Having years of experience combined with textbook knowledge alone does not make you a great trader. You also need to be a good observer because that’s what gives you an edge. It doesn’t matter if you are in the online trading business for years or you just started, you would just kill to have a tool that lets you predict the market behavior with 100 percent accuracy. The only problem is, such tools don’t exist.

But it’s not the end of the world, traders still have access to some instruments that can help them make decisions. One of them is reversal patterns. As a trader, you couldn’t agree more with this. If you could tell when a trend will change its direction; this is a very valuable piece of information.

What Are Reversal Patterns?

So what are reversal patterns exactly? They are chart patterns that form when a trend changes. Whenever a trend changes from up to down or down to up, it doesn’t happen all of a sudden. In fact, the trend slows down, pulls back and then goes in the direction and comes back.

Experienced traders use these patterns to gain an edge by entering into the emerging market direction.

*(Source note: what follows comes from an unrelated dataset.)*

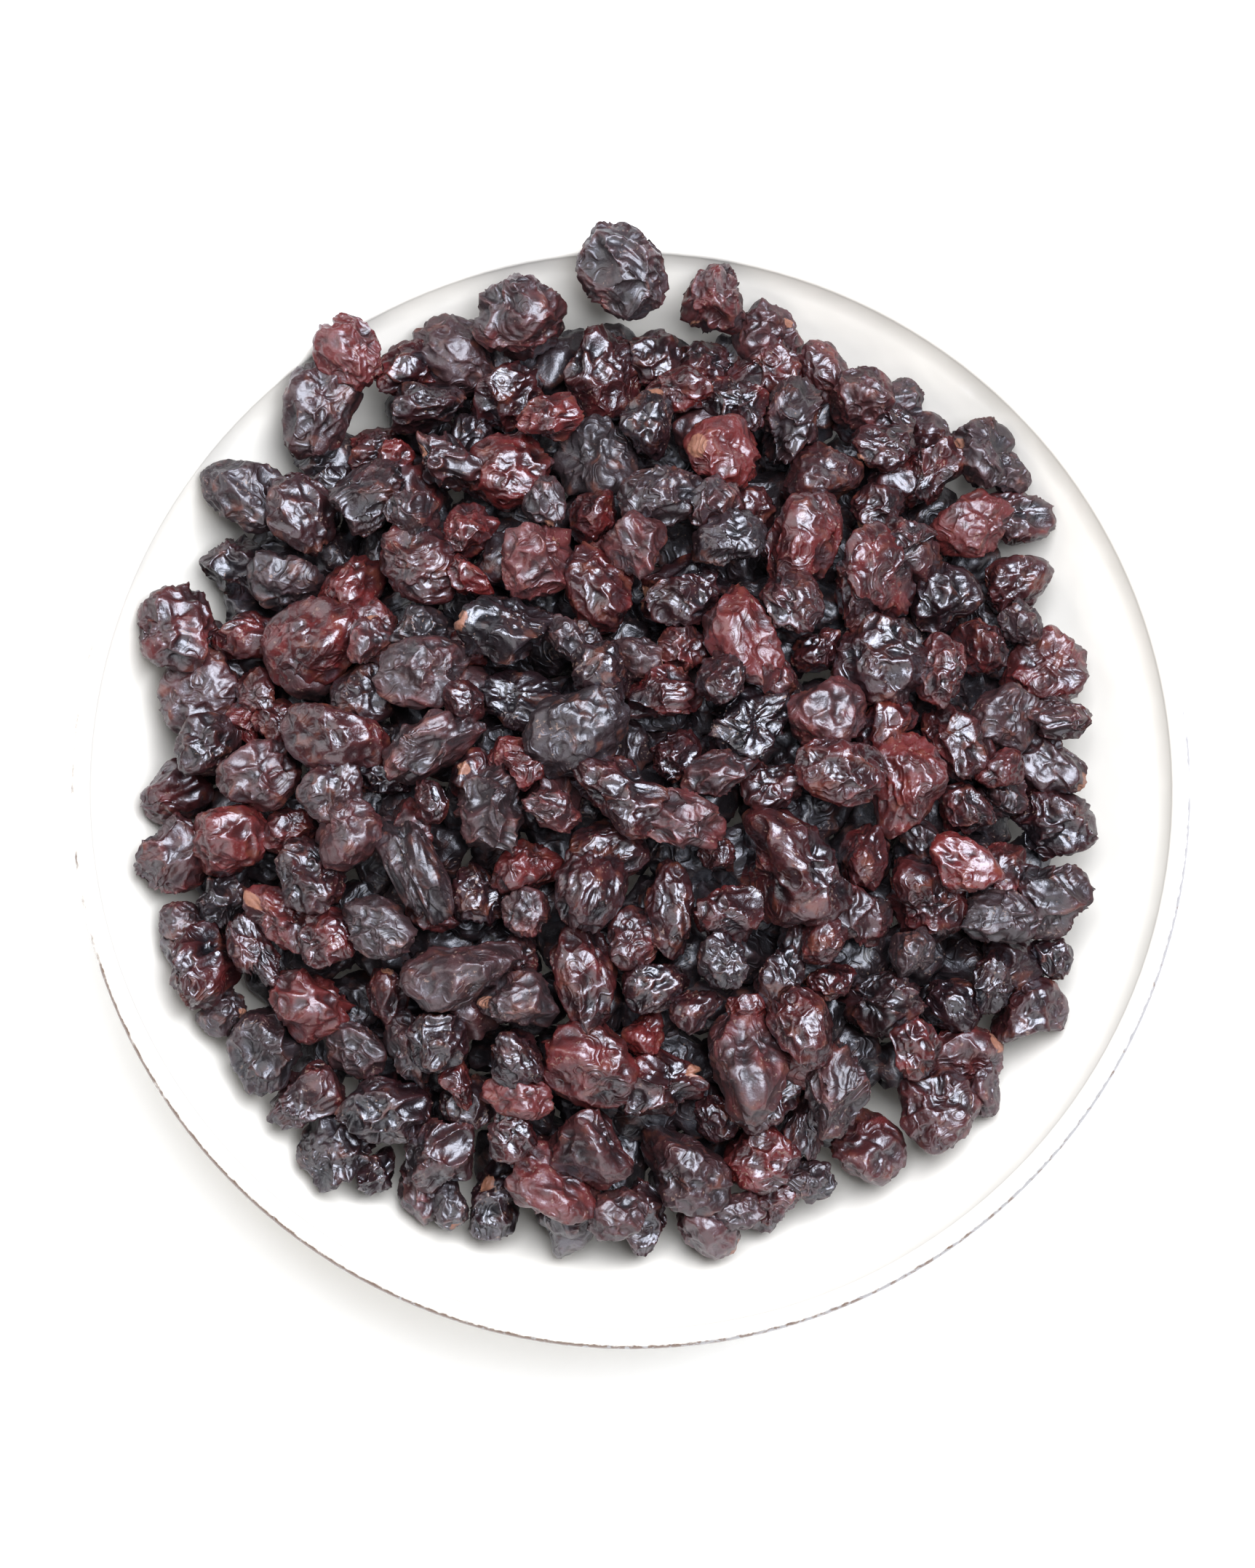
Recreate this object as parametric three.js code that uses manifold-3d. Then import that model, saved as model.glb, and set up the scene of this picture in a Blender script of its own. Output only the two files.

Types of Reversal Patterns

Are you looking forward to gaining an edge, too? Fortunately, with the help of reversal patterns, you can predict what trading move to make. So here are the patterns you must know in order to trade and make the most from the market opportunity:

Head And Shoulders

Traders use this reversal pattern in live trading to a great extent. This can create a pattern of two shoulders and one head. It also explains why it’s named “head and shoulders.” It’s like baseline having 3 peaks. Traders use it for predicting bullish to bearish reversal trends. It’s considered to be one of the most reliable patterns. It indicates that an upward trend is about to come to its end. This pattern is formed when the price of a stock goes to its peak. Then it declines back to its base. In short, it is a signal that a downward market trend is about to become an upward trend.

Doji Candlestick

The structure of Doji candlestick is quite easy to recognize. Remember it is a single candle pattern. It’s created when the opening price and closing price are the same during a particular period. The Doji candle in this state looks like a cross. This pattern appears after a prolonged price move or when there is no volatility in the market.

Doji associates with market exhaustion or indecision. It’s formed when a prolonged trend stays in the market. You hence have a potential for a strong reversal. The candle in the chart represents that the market riders are no longer able to pressure the price in one direction. The direction reserves when the bearish and bullish forces start equalizing.

Rounding Top

This pattern represents a gradual change of market sentiments from bullish to bearish. This pattern is used in technical analysis indicating price movements forming an upside down “U” shape. It might form at the end of the upward trend indicating a reversal in the prolonged price movement. This pattern is rare and it takes weeks, months or maybe even years to develop it.

Rounding Bottom

This pattern indicates that the price changed gradually from the downtrend. It is also used in technical analysis. The rounding bottom forms at the end of the prolonged downward trend signifying a reversal in the long-term price movement. The frame of the pattern varies from weeks to months. It also occurs rarely. Price and volume move in tandem and the volume confirms price action.

Triple Bottom

It’s a bullish pattern interpreting a buying signal. It’s formed by three equal lows and then a sudden surge in the price extending beyond the level of resistance. This visual pattern shows that the buyer is controlling the price action from the seller. When a triple button is formed, it is an opportunity to enter the bullish position.

The first bottom is normal price movement. The second bottom is the indication of bulls gaining momentum and preparing for a reversal. Lastly, the third bottom indicates that there is strong support, and once the price breaks through the level of resistance, the bears can capitulate.


This reversal pattern is a little tricky because it is not easy to spot a diamond on the graph. You can find this pattern when a strong positive trend is coming. It indicates that another trend reversal is on its way. It’s also an indication of opening a sell position.

Diamond is uncommon but when it forms, it is a strong indicator for a reversal. If you have been in the trading business for years, you would agree that detecting reversal is extremely profitable. Diamond forms only when an uptrend ends.

Final Words:

Even though you would be using these patterns for CFD stock trading, remember that none of these patterns is 100% accurate. Of course, you can count on them for spotting the trend reversal possibilities but it is also recommended to use some additional tools for accuracy.